When you talk about avoiding self-importance, are you talking about style or theme or both?

It’s hard to separate in a work what is one and what is the other. It’s all of a piece. The writers who always surprise us and start us thinking in new ways about literature always break those molds anyhow. You get a James Joyce doing something totally different than what was done before. You get Virginia Woolf. Those writers were listening to something else than what were the canonical, right ways to do things. But on the other hand, and this is what I tell my students, they knew what those forms were. It wasn’t just rebelling to rebel, but it was an understanding and knowing of that form and that kind of thinking. And moving beyond it. And that’s more when you get to the level of craft.
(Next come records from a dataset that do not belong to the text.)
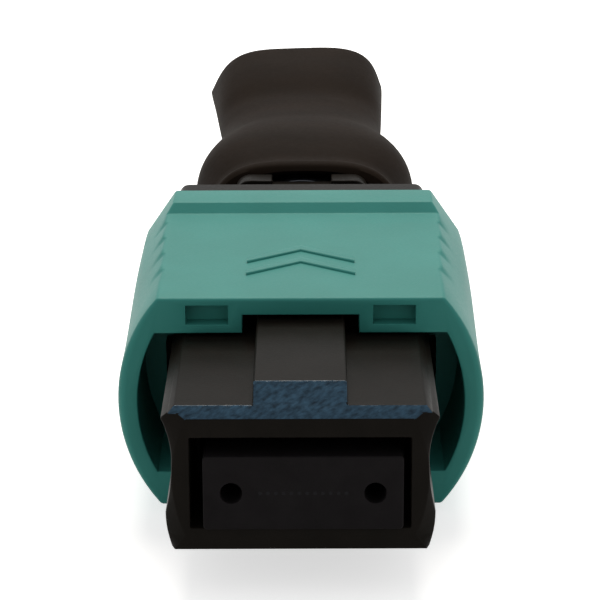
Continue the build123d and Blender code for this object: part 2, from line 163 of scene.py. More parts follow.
def oval(width, height, fullness=2.0, shift=0.0, turn=0.0, rise=0.0, taper=(0.0, 0.0)):
    """Anticlockwise oval, an ellipse at fullness 2 and squarer above it, turned by an angle. Its left and
    right halves narrow by a taper towards top and bottom, which leaves a corner at mid height."""
    steps = 96
    ring = []
    for i in range(steps):
        c, s = math.cos(2 * math.pi * i / steps), math.sin(2 * math.pi * i / steps)
        narrow = 1 - taper[c > 0] * abs(s) ** (2 / fullness)
        x = width / 2 * math.copysign(abs(c) ** (2 / fullness), c) * narrow
        z = height / 2 * math.copysign(abs(s) ** (2 / fullness), s)
        across = x * math.cos(turn) - z * math.sin(turn)
        up = x * math.sin(turn) + z * math.cos(turn)
        ring.append((shift + across, rise + up))
    return ring


def oblong(width, height, x=0.0, z=0.0):
    """Clockwise oblong about a middle."""
    half, rise = width / 2, height / 2
    return [(x + half, z + rise), (x + half, z - rise), (x - half, z - rise), (x - half, z + rise)]


def rounded(width, height, radius, x, z):
    """Clockwise oblong with rounded corners."""
    steps = 4
    ring = []
    for quarter, (i, j) in enumerate(((1, 1), (1, -1), (-1, -1), (-1, 1))):
        for k in range(steps + 1):
            turn = math.radians(90 - 90 * (quarter + k / steps))
            ring.append((
                x + i * (width / 2 - radius) + radius * math.cos(turn),
                z + j * (height / 2 - radius) + radius * math.sin(turn),
            ))
    return ring


def inward(outline, depth):
    """Clockwise outline moved in by a depth, which may differ from point to point."""
    count = len(outline)
    moved = []
    for i, (x, z) in enumerate(outline):
        before, after = outline[i - 1], outline[(i + 1) % count]
        along = Vector((after[0] - before[0], after[1] - before[1])).normalized()
        step = depth(x, z) if callable(depth) else depth
        moved.append((x + along.y * step, z - along.x * step))
    return moved


def at(y, outline):
    """Outline set across the plug at y; y may differ from point to point."""
    return [(x, y(x, z) if callable(y) else y, z) for x, z in outline]


# Meshes


def skin(name, rings, ends=False, loop=False):
    """Mesh over rings of as many points each, closed at its ends or joined back to its first ring."""
    built = bmesh.new()
    rows = [[built.verts.new(point) for point in ring] for ring in rings]
    pairs = list(zip(rows, rows[1:]))
    if loop:
        pairs.append((rows[-1], rows[0]))
    for near, far in pairs:
        for i in range(len(near)):
            j = (i + 1) % len(near)
            built.faces.new((near[i], near[j], far[j], far[i]))
    if ends:
        built.faces.new(rows[0])
        built.faces.new(rows[-1])
    bmesh.ops.recalc_face_normals(built, faces=built.faces)
    return finished_mesh(name, built)


def finished_mesh(name, built):
    """Object in the scene with the mesh that was built."""
    mesh = bpy.data.meshes.new(name)
    built.to_mesh(mesh)
    built.free()
    piece = bpy.data.objects.new(name, mesh)
    bpy.context.scene.collection.objects.link(piece)
    return piece


def cutter(outline, front, back, lip=0.0):
    """Body to cut with, from front to back, over a clockwise outline; a lip above 0 rounds the edge that it
    leaves in the face at front."""
    steps = 4
    rings = []
    if lip:
        rings.append(at(front - PAST, inward(outline, -lip)))
        for i in range(steps + 1):
            turn = math.pi / 2 * i / steps
            wider = inward(outline, -lip * (1 - math.sin(turn)))
            rings.append(at(front + lip * (1 - math.cos(turn)), wider))
    else:
        rings.append(at(front, outline))
    rings.append(at(back, outline))
    return skin("cut", rings, ends=True)


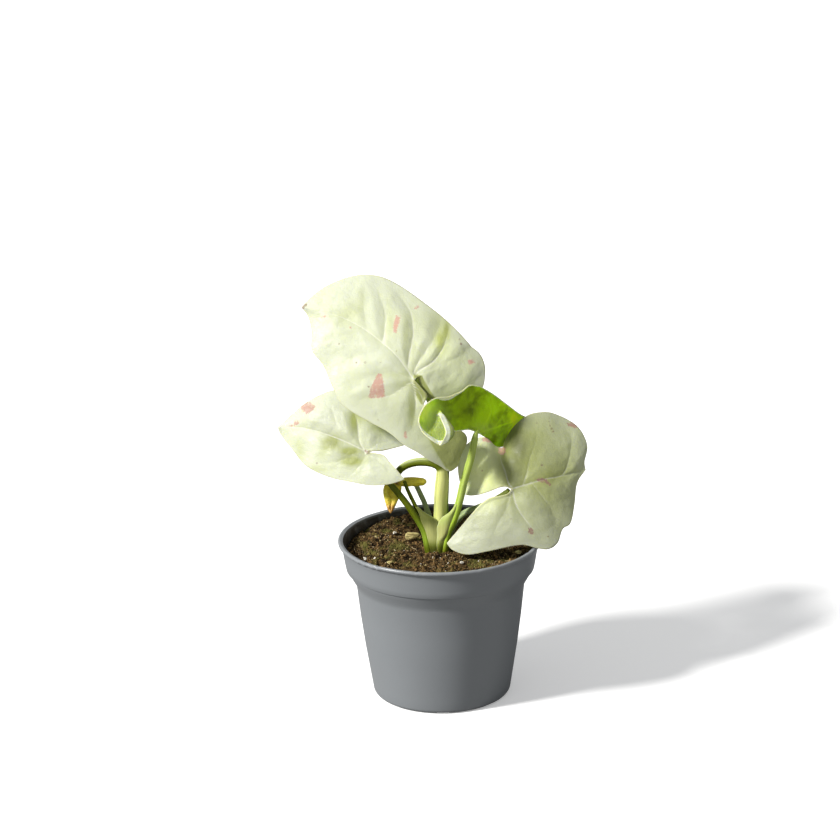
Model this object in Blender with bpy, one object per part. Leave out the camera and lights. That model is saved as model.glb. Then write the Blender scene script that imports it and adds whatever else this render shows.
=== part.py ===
"""Arrowhead plant in a tapered plastic nursery pot.

The frame's origin is the centre of the pot's underside, +Z is up and the front faces -Y.
Leaves and stems are laid out in a plane that leans back, as (right, up, near) in millimetres
from the crown, the point where the stems leave the soil.
"""
import math
import random

import bmesh
import bpy
from mathutils import Matrix, Vector

MM = 0.001

# Pot, in millimetres
RIM_RADIUS = 45.0
POT_HEIGHT = 71.7
WALL = 1.0
FLOOR = 1.4
FOOT_RADIUS = 28.3
COLLAR_BOTTOM_Z = 51.7
POT_SEGMENTS = 48
NOTCH_COUNT = 8
NOTCH_WIDTH = 5.3
NOTCH_HEIGHT = 0.8
NOTCH_DEPTH = 5.0
DRAIN_HOLE_RADIUS = 2.8
DRAIN_CIRCLE_RADIUS = 17.5

# Soil, in millimetres
GAP = 0.3
SOIL_CENTRE_Z = 65.7
SOIL_SLOPE = 0.06
SOIL_BROAD_LUMPS = 0.35
SOIL_SMALL_LUMPS = 0.2
SOIL_BOTTOM_Z = FLOOR + GAP
SOIL_RINGS = 6

# Plant, in millimetres and degrees
LEAN = 17.6
CROWN = (-1.0, 0.0, 66.0)
BLADE_THICKNESS = 0.7
LOBE_ROWS = 8
BLADE_ROWS = 9
COLUMNS = 4
STEM_SIDES_RESOLUTION = 2
STEM_STEPS = 13
CURVE_STEPS = 12

# Rootstock, in millimetres
STOCK_TOP_Z = 68.6
STOCK_BOTTOM_Z = 34.0
STOCK_RADIUS = 2.4
ROOT_COUNT = 7
ROOT_RADIUS = 1.1

# Colours, linear
PLASTIC_GREY = (0.13, 0.15, 0.18)
SOIL_BROWN = (0.05, 0.03, 0.02)
ROOT_TAN = (0.45, 0.36, 0.22)
LEAF_CREAM = (0.72, 0.80, 0.52)
LEAF_GREEN = (0.30, 0.47, 0.08)
STEM_GREEN = (0.34, 0.46, 0.14)
STEM_PALE = (0.62, 0.66, 0.30)
STEM_OLIVE = (0.16, 0.22, 0.05)
WITHERED_YELLOW = (0.70, 0.45, 0.08)
BARK_TAN = (0.42, 0.34, 0.16)
PERLITE_WHITE = (0.80, 0.78, 0.70)


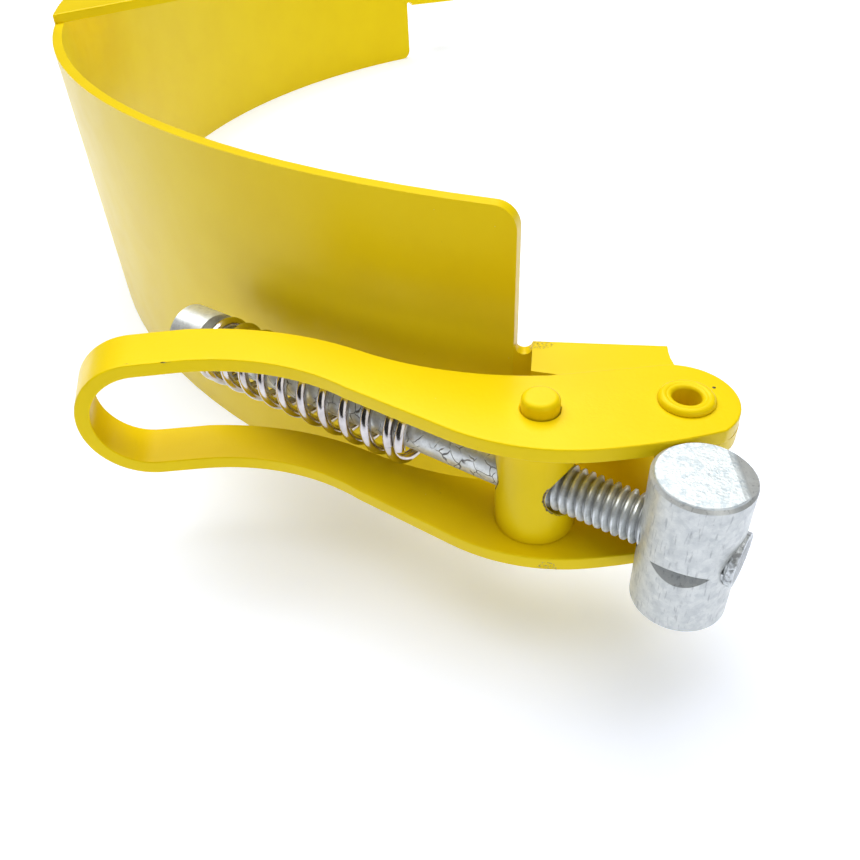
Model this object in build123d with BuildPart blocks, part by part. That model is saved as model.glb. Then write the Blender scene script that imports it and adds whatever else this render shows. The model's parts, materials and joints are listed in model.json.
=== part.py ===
from build123d import *
import math
import os

os.makedirs("parts", exist_ok=True)

# Band: a rolled steel strip, open towards +X, standing on its lower edge
axis_x, axis_y = 123.483, 8.004
band_radius = 194.0
sheet = 2.4
band_height = 70.0
half_arc = 64.55
band_corner = 4.0
mid_z = band_height / 2

# Bracket folded out of the strip at each end of the band
tab_turn = -12.0
tab_length = 22.6
notch_width = 2.9
ear_half = 10.0
ear_reach = 19.2
ear_offset = 23.3
ear_radius = 8.0
fold_radius = 0.9
neck_half = 9.8
neck_lap = 0.3

# Points of the ear's outline: x along the tab from its inner corner, y outwards
ear_root = (0, 9.5)
ear_step = (6, 10.5)
ear_hollow = (12, 16)
ear_flank = (24, 8)

# Lug welded on the upper rim, opposite the opening
lug_half_angle = 10.3
lug_taper = 34.4
lug_nose = 12.0

# Lever: one flat bar folded into a U, its two arms pivoting outside the ears
lever_turn = 175.0
lever_plate = 2.6
lever_half = 12.7
loop_half = 12.1
loop_start = 82.3
loop_turn = 14.6
pinch_start = 30.0
handle_front = -15.1
handle_back = -25.2
handle_start = 82.0
handle_run, handle_rise = 24.0, 2.65

# Points of the lever's outline: x from the pivot towards the handle, y to the front
nose_points = ((-3.9, 7.3), (-7.9, 0.4), (0.4, -9.5))
back_points = ((20, -7.5), (50, -16.2))
front_points = ((52, -6.2), (36, 4.8), (14, 10.6))

# Pivot rivet and trunnion
rivet_radius = 3.175
rivet_bore = 2.2
flange_radius = 4.3
flange_height = 0.9
flange_curl = 0.5
side_gap = 0.1
run_gap = 0.05
snug_gap = 0.02
trunnion_along = 21.85
trunnion_aside = 0.97
barrel_radius = 6.6
pin_radius = 2.98
pin_proud = 2.4
cross_hole = 5.05

# Bolt: 5/16-18 UNC socket head cap screw, its tip cut and peened over. It lies to one side of its hole
bolt_turn = 140.4
bolt_aside = 0.9
shank_radius = 3.97
thread_radius = 3.92
thread_pitch = 1.411
thread_depth = 0.8
thread_floor = 0.16
thread_mouth = 1.24
thread_length = 33.0
peen_radius = 4.2
peen_height = 1.1
tip_at = -33.1
head_at = 71.7
head_radius = 5.95
head_height = 7.94
socket_flats = 6.35
socket_depth = 4.0

# Spring on the bolt, and the cross bar on its end
wire_radius = 0.97
coil_radius = 5.8
spring_drop = 0.8
open_coils = 9
free_pitch = 2.3
seat_pitch = 2.1
spring_free_at = 21.3
bar_at = -25.55
bar_radius = 7.15
bar_length = 25.4
bar_chamfer = 0.65
nick_depth = 1.35
nick_top, nick_heart, nick_foot = 0.8, -0.6, -4.2
nick_turn = 239
chip_from_centre = 3.6
chip_depth = 0.8
chip_turn = -7
over = 1.0


def polar(radius, degrees):
    """Point at a radius and an angle, in the plane."""
    return (radius * math.cos(math.radians(degrees)), radius * math.sin(math.radians(degrees)))


def level(x, y, z, turn):
    """Horizontal plane at a point given from the band's axis, its x axis along an angle."""
    return Plane(origin=(axis_x + x, axis_y + y, z), x_dir=(*polar(1, turn), 0), z_dir=(0, 0, 1))


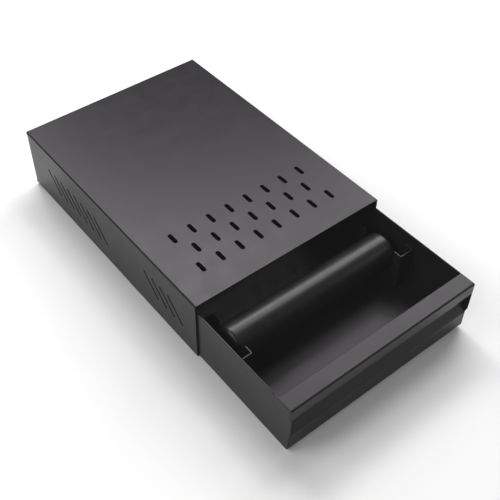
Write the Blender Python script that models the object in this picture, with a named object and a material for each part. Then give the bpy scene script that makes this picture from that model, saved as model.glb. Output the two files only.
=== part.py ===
"""Knock drawer: a sheet-metal casing with a sliding drawer and a round knock bar.

Units are metres, +Z is up. The drawer opens towards -Y. The model is posed with the
drawer pulled part way out, and stands on the plane Z = 0 about the origin.
"""
import math

import bmesh
import bpy
from mathutils import Vector

# Casing: one folded sheet (top, sides, lower ledges, rear ledges) and a rear panel
CASE_W = 0.2000
CASE_D = 0.2770
CASE_H = 0.0650
CASE_T = 0.0012
CASE_BEND = 0.0017
CASE_LEDGE = 0.0140
REAR_LEDGE = 0.0130
REAR_RELIEF = 0.0040

# Running gap between the drawer and the casing, and rest gap between joined pieces
FIT_GAP = 0.0003
SIDE_GAP = 0.0005

# Feet, bumpers and rivets
FOOT_R = 0.0065
FOOT_H = 0.0020
FOOT_CHAMFER = 0.0005
FOOT_INSET_X = 0.0078
FOOT_INSET_Y = 0.0200
BUMPER_R = 0.0040
BUMPER_T = 0.0014
BUMPER_RIM = 0.0005
BUMPER_X = 0.0600
BUMPER_Z = 0.0300
RIVET_SHANK_R = 0.0016
RIVET_HEAD_R = 0.0032
RIVET_HEAD_H = 0.0009
RIVET_TAIL_R = 0.0024
RIVET_TAIL_L = 0.0012
RIVET_HOLE_R = 0.0019
RIVET_IN = 0.0068
RIVET_Z_LOW = 0.0170
RIVET_Z_HIGH = 0.0520

# Drawer
DRAWER_OUT = 0.1144
DRAWER_L = 0.2720
DRAWER_T = 0.0010
DRAWER_DROP = 0.0087
DRAWER_LIFT = 0.0015
BODY_BEND = 0.0015
REAR_WALL_DROP = 0.0040

# Drawer front: rail on top, finger groove below it, lower face
RAIL_D = 0.0150
RAIL_LIP = 0.0120
RAIL_T = 0.0012
RAIL_BEND = 0.0016
FRONT_SETBACK = 0.0015
GROOVE_LOW_Z = 0.0180
GROOVE_HIGH_Z = 0.0280
GROOVE_DEPTH = 0.0060
GROOVE_BEND = 0.0050
FRONT_RETURN = 0.0025
CHEEK_TOP_GAP = 0.0003
CHEEK_LOW_Z = 0.0168
CHEEK_STEP_Z = 0.0238
LEFT_RELIEF_L = 0.0207
SIDE_CORNER = 0.0012

# Knock bar, lying across the drawer in two folded brackets
BAR_Y = 0.0897
BAR_Z = 0.0298
BAR_R = 0.0165
BAR_HALF = 0.0876
BAR_ROUND = 0.0050
CORE_R = 0.0110
CORE_BORE_R = 0.0095
CORE_HALF = 0.0840
PLUG_STEM_R = 0.0092
PLUG_STEM_L = 0.0100
PLUG_FACE_T = 0.0030
PLUG_CHAMFER = 0.0005
BRACKET_T = 0.0012
BRACKET_BEND = 0.0020
BRACKET_IN = 0.0816
BRACKET_HALF_L = 0.0254
BRACKET_TAB = 0.0090
BRACKET_TOP_Z = 0.0426
NOTCH_OVER = 0.0020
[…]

That you have to understand what you’re going to explode, what you’re going to do differently. You have to understand that tradition that you’re working against.

I was fascinated to read about your daily writing rituals. Can you talk to me about the clean bowl of water you put on your desk every day?

There’s nothing to say. Except that I do it.

You also avoid newspapers in the morning. Why is that?

Well, I think I want that beginner’s mind which you have when you wake up in the morning. Like no other time. And if you start filling it with what’s happening to Clinton today, or a year ago Lady Di died or all those things that become ripe in your head with images, then you lose it. Or at least I do. Other people are better at concentrating. It’s just
something about my focus and wanting to hone it on what I’m working on.